:: MATERIAL

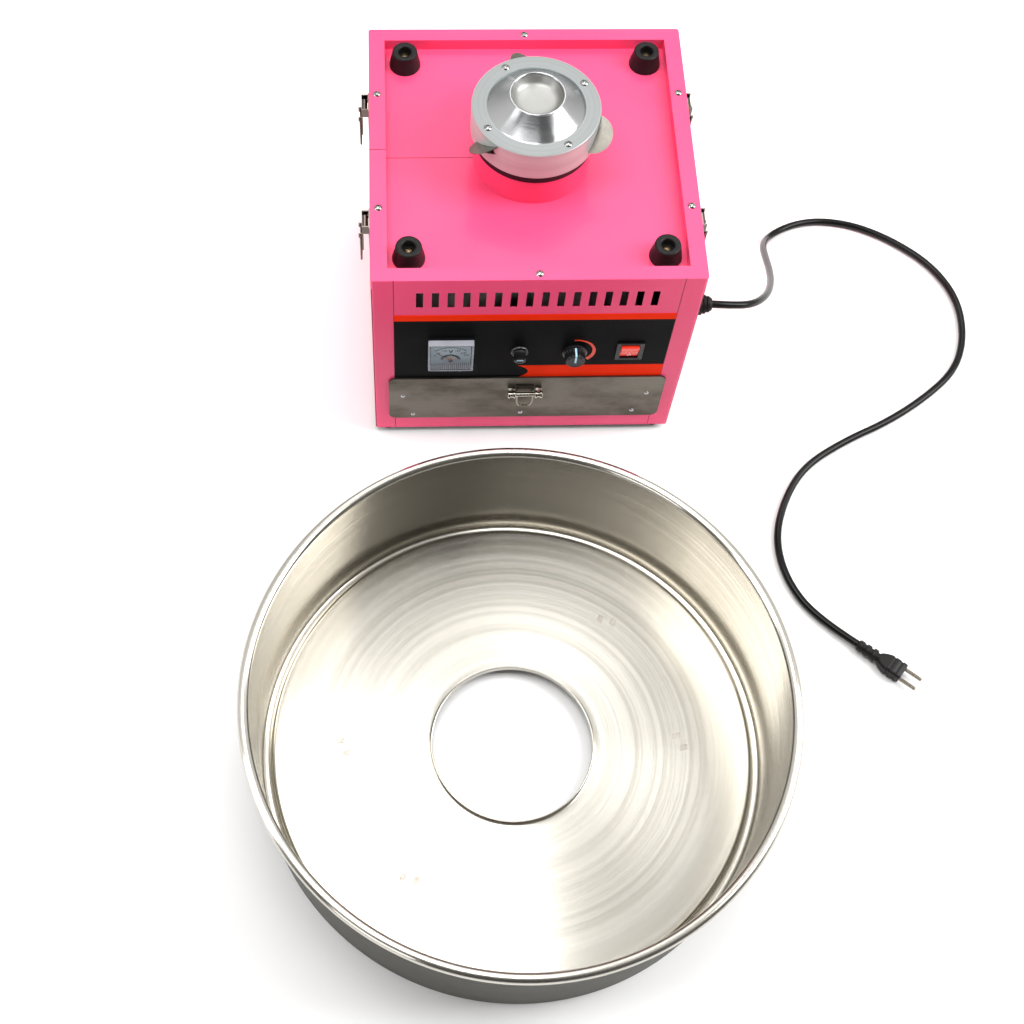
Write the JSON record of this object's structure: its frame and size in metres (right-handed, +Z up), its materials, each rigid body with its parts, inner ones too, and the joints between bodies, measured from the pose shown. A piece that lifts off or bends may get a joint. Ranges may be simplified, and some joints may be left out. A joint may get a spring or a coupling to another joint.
{
  "type": "cotton candy machine",
  "caption": "Table-top candy floss machine: pink sheet-steel cabinet with spinning head, drawer, control panel, latches and cord, and its separate spun steel pan.",
  "frame": {"origin": "on the floor under the middle of the cabinet, level with the soles of its feet", "axes": "+Z up, -Y out of the cabinet's front, +X to the right of someone who faces the front"},
  "size_m": [0.8133, 0.949, 0.3607],
  "materials": {
    "pink_paint": "gloss hot pink enamel",
    "stainless": "spun and brushed stainless steel",
    "drawer_stainless": "brushed stainless steel, smudged",
    "aluminium_satin": "turned aluminium, satin",
    "aluminium_polished": "polished aluminium",
    "nickel": "nickel plate",
    "screw_steel": "bright zinc plate",
    "steel_dark": "plain steel",
    "rubber_black": "matt black rubber",
    "overlay_print": "printed foil, black and orange",
    "black_plastic": "black moulded plastic",
    "cord_pvc": "black flexible PVC",
    "clear_plastic": "clear moulded acrylic",
    "dial_paper": "printed dial",
    "needle_red": "red lacquer",
    "rocker_red": "translucent red plastic",
    "copper": "bare copper",
    "carbon": "sintered carbon",
    "fuse_glass": "clear glass tube",
    "insulator": "phenolic insulator",
    "motor_paint": "black enamel"
  },
  "bodies": {
    "cabinet": {"side_panel_left": "pink_paint", "side_panel_right": "pink_paint", "front_panel": "pink_paint", "rear_panel": "pink_paint", "top_frame": "pink_paint", "top_frame_screws": "screw_steel", "deck_plate": "pink_paint", "head_collar": "pink_paint", "collar_ring": "rubber_black", "base_plate": "pink_paint", "rubber_feet": "rubber_black", "pan_cushions": "rubber_black", "cushion_screws": "screw_steel", "control_overlay": "overlay_print", "meter_case": "black_plastic", "meter_cover": "clear_plastic", "meter_dial": "dial_paper", "fuse_holder": "black_plastic", "switch_bezel": "black_plastic", "heat_regulator": "black_plastic", "drawer_rails": "steel_dark", "cord_gland": "cord_pvc", "power_cord": "cord_pvc", "plug_body": "cord_pvc", "plug_pins": "nickel", "motor_bracket": "steel_dark", "motor_housing": "motor_paint", "motor_bearings": "steel_dark", "brush_holder": "insulator", "carbon_brushes": "carbon", "latch_bases": "nickel"},
    "head": {"motor_shaft": "steel_dark", "cooling_fan": "aluminium_satin", "slip_rings": "copper", "heater_ring": "insulator", "head_base": "aluminium_satin", "head_rim": "aluminium_satin", "air_vanes": "aluminium_satin", "sugar_cone": "aluminium_polished", "ring_screws": "screw_steel"},
    "needle": {"meter_needle": "needle_red"},
    "fuse": {"fuse_cap": "black_plastic", "glass_fuse": "fuse_glass"},
    "rocker": {"switch_rocker": "rocker_red"},
    "knob": {"temperature_knob": "black_plastic"},
    "drawer": {"drawer_front": "drawer_stainless", "drawer_tray": "stainless", "drawer_screws": "screw_steel", "handle_bracket": "nickel"},
    "bail": {"handle_bail": "nickel"},
    "pan": {"pan_bowl": "stainless", "pan_catches": "stainless"},
    "lever_left_front": {"latch_lever_left_front": "nickel"},
    "loop_left_front": {"latch_loop_left_front": "nickel"},
    "lever_left_rear": {"latch_lever_left_rear": "nickel"},
    "loop_left_rear": {"latch_loop_left_rear": "nickel"},
    "lever_right_front": {"latch_lever_right_front": "nickel"},
    "loop_right_front": {"latch_loop_right_front": "nickel"},
    "lever_right_rear": {"latch_lever_right_rear": "nickel"},
    "loop_right_rear": {"latch_loop_right_rear": "nickel"}
  },
  "joints": [
    {"name": "head_spin", "type": "hinge", "parent": "cabinet", "child": "head", "pos_m": [0, 0, 0.25], "axis": [0, 0, 1], "continuous": true},
    {"name": "needle_swing", "type": "hinge", "parent": "cabinet", "child": "needle", "pos_m": [-0.0825, -0.1637, 0.15], "axis": [0, 1, 0], "range_deg": [0, 90], "stiffness_Nm_per_rad": 0.0001, "springref_deg": -11.46},
    {"name": "fuse_pull", "type": "slide", "parent": "cabinet", "child": "fuse", "axis": [0, -1, 0], "range_m": [0, 0.03]},
    {"name": "rocker_tilt", "type": "hinge", "parent": "cabinet", "child": "rocker", "pos_m": [0.101, -0.1563, 0.16], "axis": [1, 0, 0], "range_deg": [-13, 0]},
    {"name": "knob_turn", "type": "hinge", "parent": "cabinet", "child": "knob", "pos_m": [0.0445, -0.165, 0.16], "axis": [0, 1, 0], "range_deg": [0, 150]},
    {"name": "drawer_slide", "type": "slide", "parent": "cabinet", "child": "drawer", "axis": [0, -1, 0], "range_m": [0, 0.08]},
    {"name": "bail_swing", "type": "hinge", "parent": "drawer", "child": "bail", "pos_m": [-0.002, -0.1674, 0.0895], "axis": [-1, 0, 0], "range_deg": [0, 90]},
    {"name": "lever_swing_left_front", "type": "hinge", "parent": "cabinet", "child": "lever_left_front", "pos_m": [-0.167, -0.074, 0.262], "axis": [0, 1, 0], "range_deg": [0, 75]},
    {"name": "loop_swing_left_front", "type": "hinge", "parent": "lever_left_front", "child": "loop_left_front", "pos_m": [-0.1715, -0.074, 0.25], "axis": [0, 1, 0], "range_deg": [0, 100]},
    {"name": "lever_swing_left_rear", "type": "hinge", "parent": "cabinet", "child": "lever_left_rear", "pos_m": [-0.167, 0.074, 0.262], "axis": [0, 1, 0], "range_deg": [0, 75]},
    {"name": "loop_swing_left_rear", "type": "hinge", "parent": "lever_left_rear", "child": "loop_left_rear", "pos_m": [-0.1715, 0.074, 0.25], "axis": [0, 1, 0], "range_deg": [0, 100]},
    {"name": "lever_swing_right_front", "type": "hinge", "parent": "cabinet", "child": "lever_right_front", "pos_m": [0.167, -0.074, 0.262], "axis": [0, -1, 0], "range_deg": [0, 75]},
    {"name": "loop_swing_right_front", "type": "hinge", "parent": "lever_right_front", "child": "loop_right_front", "pos_m": [0.1715, -0.074, 0.25], "axis": [0, -1, 0], "range_deg": [0, 100]},
    {"name": "lever_swing_right_rear", "type": "hinge", "parent": "cabinet", "child": "lever_right_rear", "pos_m": [0.167, 0.074, 0.262], "axis": [0, -1, 0], "range_deg": [0, 75]},
    {"name": "loop_swing_right_rear", "type": "hinge", "parent": "lever_right_rear", "child": "loop_right_rear", "pos_m": [0.1715, 0.074, 0.25], "axis": [0, -1, 0], "range_deg": [0, 100]},
    {"name": "pan_lift", "type": "slide", "parent": "cabinet", "child": "pan", "axis": [0, 0, 1], "range_m": [0, 0.3]}
  ]
}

::::

» **WHAT IS REQUIRED**
Nothing in the data may differ; print all of it exactly as written.

» **SOLUTION TO THE EXERCISE**
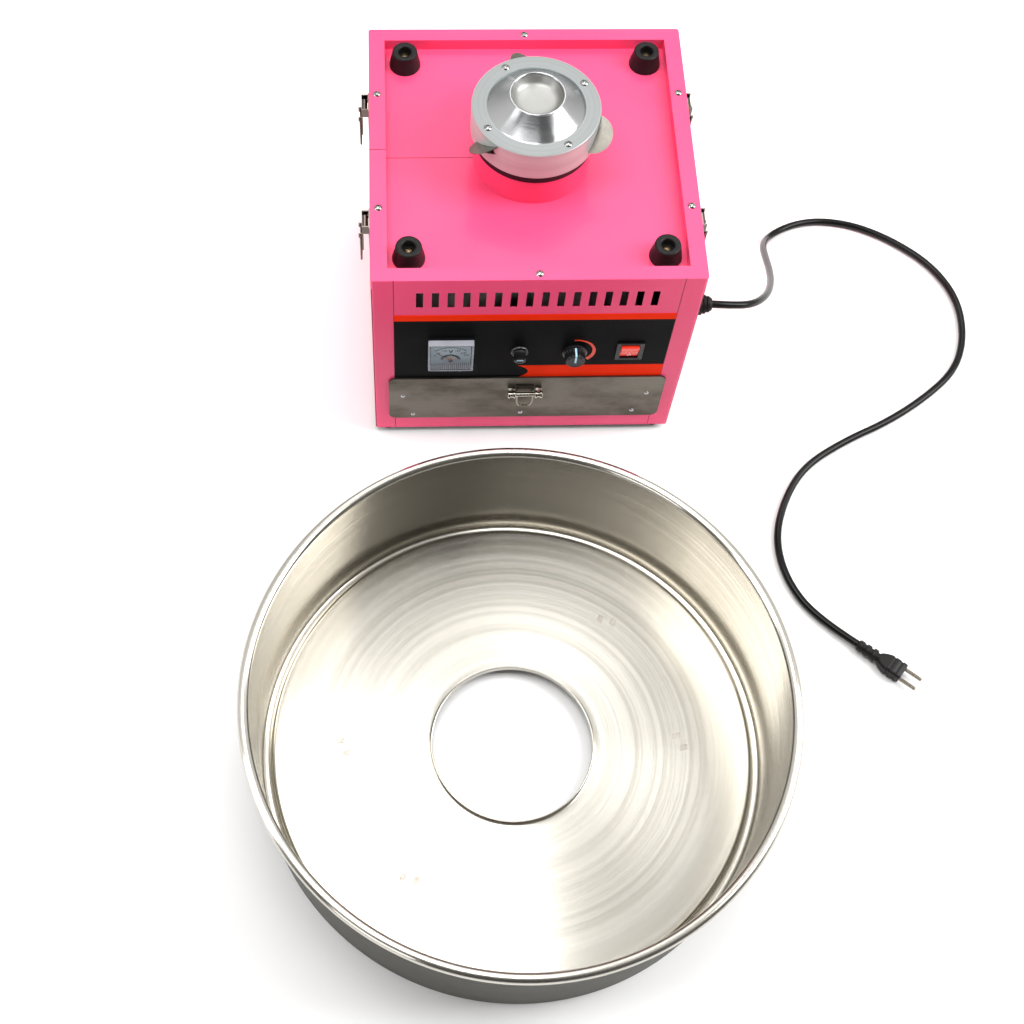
Write the JSON record of this object's structure: its frame and size in metres (right-handed, +Z up), its materials, each rigid body with its parts, inner ones too, and the joints between bodies, measured from the pose shown. A piece that lifts off or bends may get a joint. Ranges may be simplified, and some joints may be left out. A joint may get a spring or a coupling to another joint.
{
  "type": "cotton candy machine",
  "caption": "Table-top candy floss machine: pink sheet-steel cabinet with spinning head, drawer, control panel, latches and cord, and its separate spun steel pan.",
  "frame": {"origin": "on the floor under the middle of the cabinet, level with the soles of its feet", "axes": "+Z up, -Y out of the cabinet's front, +X to the right of someone who faces the front"},
  "size_m": [0.8133, 0.949, 0.3607],
  "materials": {
    "pink_paint": "gloss hot pink enamel",
    "stainless": "spun and brushed stainless steel",
    "drawer_stainless": "brushed stainless steel, smudged",
    "aluminium_satin": "turned aluminium, satin",
    "aluminium_polished": "polished aluminium",
    "nickel": "nickel plate",
    "screw_steel": "bright zinc plate",
    "steel_dark": "plain steel",
    "rubber_black": "matt black rubber",
    "overlay_print": "printed foil, black and orange",
    "black_plastic": "black moulded plastic",
    "cord_pvc": "black flexible PVC",
    "clear_plastic": "clear moulded acrylic",
    "dial_paper": "printed dial",
    "needle_red": "red lacquer",
    "rocker_red": "translucent red plastic",
    "copper": "bare copper",
    "carbon": "sintered carbon",
    "fuse_glass": "clear glass tube",
    "insulator": "phenolic insulator",
    "motor_paint": "black enamel"
  },
  "bodies": {
    "cabinet": {"side_panel_left": "pink_paint", "side_panel_right": "pink_paint", "front_panel": "pink_paint", "rear_panel": "pink_paint", "top_frame": "pink_paint", "top_frame_screws": "screw_steel", "deck_plate": "pink_paint", "head_collar": "pink_paint", "collar_ring": "rubber_black", "base_plate": "pink_paint", "rubber_feet": "rubber_black", "pan_cushions": "rubber_black", "cushion_screws": "screw_steel", "control_overlay": "overlay_print", "meter_case": "black_plastic", "meter_cover": "clear_plastic", "meter_dial": "dial_paper", "fuse_holder": "black_plastic", "switch_bezel": "black_plastic", "heat_regulator": "black_plastic", "drawer_rails": "steel_dark", "cord_gland": "cord_pvc", "power_cord": "cord_pvc", "plug_body": "cord_pvc", "plug_pins": "nickel", "motor_bracket": "steel_dark", "motor_housing": "motor_paint", "motor_bearings": "steel_dark", "brush_holder": "insulator", "carbon_brushes": "carbon", "latch_bases": "nickel"},
    "head": {"motor_shaft": "steel_dark", "cooling_fan": "aluminium_satin", "slip_rings": "copper", "heater_ring": "insulator", "head_base": "aluminium_satin", "head_rim": "aluminium_satin", "air_vanes": "aluminium_satin", "sugar_cone": "aluminium_polished", "ring_screws": "screw_steel"},
    "needle": {"meter_needle": "needle_red"},
    "fuse": {"fuse_cap": "black_plastic", "glass_fuse": "fuse_glass"},
    "rocker": {"switch_rocker": "rocker_red"},
    "knob": {"temperature_knob": "black_plastic"},
    "drawer": {"drawer_front": "drawer_stainless", "drawer_tray": "stainless", "drawer_screws": "screw_steel", "handle_bracket": "nickel"},
    "bail": {"handle_bail": "nickel"},
    "pan": {"pan_bowl": "stainless", "pan_catches": "stainless"},
    "lever_left_front": {"latch_lever_left_front": "nickel"},
    "loop_left_front": {"latch_loop_left_front": "nickel"},
    "lever_left_rear": {"latch_lever_left_rear": "nickel"},
    "loop_left_rear": {"latch_loop_left_rear": "nickel"},
    "lever_right_front": {"latch_lever_right_front": "nickel"},
    "loop_right_front": {"latch_loop_right_front": "nickel"},
    "lever_right_rear": {"latch_lever_right_rear": "nickel"},
    "loop_right_rear": {"latch_loop_right_rear": "nickel"}
  },
  "joints": [
    {"name": "head_spin", "type": "hinge", "parent": "cabinet", "child": "head", "pos_m": [0, 0, 0.25], "axis": [0, 0, 1], "continuous": true},
    {"name": "needle_swing", "type": "hinge", "parent": "cabinet", "child": "needle", "pos_m": [-0.0825, -0.1637, 0.15], "axis": [0, 1, 0], "range_deg": [0, 90], "stiffness_Nm_per_rad": 0.0001, "springref_deg": -11.46},
    {"name": "fuse_pull", "type": "slide", "parent": "cabinet", "child": "fuse", "axis": [0, -1, 0], "range_m": [0, 0.03]},
    {"name": "rocker_tilt", "type": "hinge", "parent": "cabinet", "child": "rocker", "pos_m": [0.101, -0.1563, 0.16], "axis": [1, 0, 0], "range_deg": [-13, 0]},
    {"name": "knob_turn", "type": "hinge", "parent": "cabinet", "child": "knob", "pos_m": [0.0445, -0.165, 0.16], "axis": [0, 1, 0], "range_deg": [0, 150]},
    {"name": "drawer_slide", "type": "slide", "parent": "cabinet", "child": "drawer", "axis": [0, -1, 0], "range_m": [0, 0.08]},
    {"name": "bail_swing", "type": "hinge", "parent": "drawer", "child": "bail", "pos_m": [-0.002, -0.1674, 0.0895], "axis": [-1, 0, 0], "range_deg": [0, 90]},
    {"name": "lever_swing_left_front", "type": "hinge", "parent": "cabinet", "child": "lever_left_front", "pos_m": [-0.167, -0.074, 0.262], "axis": [0, 1, 0], "range_deg": [0, 75]},
    {"name": "loop_swing_left_front", "type": "hinge", "parent": "lever_left_front", "child": "loop_left_front", "pos_m": [-0.1715, -0.074, 0.25], "axis": [0, 1, 0], "range_deg": [0, 100]},
    {"name": "lever_swing_left_rear", "type": "hinge", "parent": "cabinet", "child": "lever_left_rear", "pos_m": [-0.167, 0.074, 0.262], "axis": [0, 1, 0], "range_deg": [0, 75]},
    {"name": "loop_swing_left_rear", "type": "hinge", "parent": "lever_left_rear", "child": "loop_left_rear", "pos_m": [-0.1715, 0.074, 0.25], "axis": [0, 1, 0], "range_deg": [0, 100]},
    {"name": "lever_swing_right_front", "type": "hinge", "parent": "cabinet", "child": "lever_right_front", "pos_m": [0.167, -0.074, 0.262], "axis": [0, -1, 0], "range_deg": [0, 75]},
    {"name": "loop_swing_right_front", "type": "hinge", "parent": "lever_right_front", "child": "loop_right_front", "pos_m": [0.1715, -0.074, 0.25], "axis": [0, -1, 0], "range_deg": [0, 100]},
    {"name": "lever_swing_right_rear", "type": "hinge", "parent": "cabinet", "child": "lever_right_rear", "pos_m": [0.167, 0.074, 0.262], "axis": [0, -1, 0], "range_deg": [0, 75]},
    {"name": "loop_swing_right_rear", "type": "hinge", "parent": "lever_right_rear", "child": "loop_right_rear", "pos_m": [0.1715, 0.074, 0.25], "axis": [0, -1, 0], "range_deg": [0, 100]},
    {"name": "pan_lift", "type": "slide", "parent": "cabinet", "child": "pan", "axis": [0, 0, 1], "range_m": [0, 0.3]}
  ]
}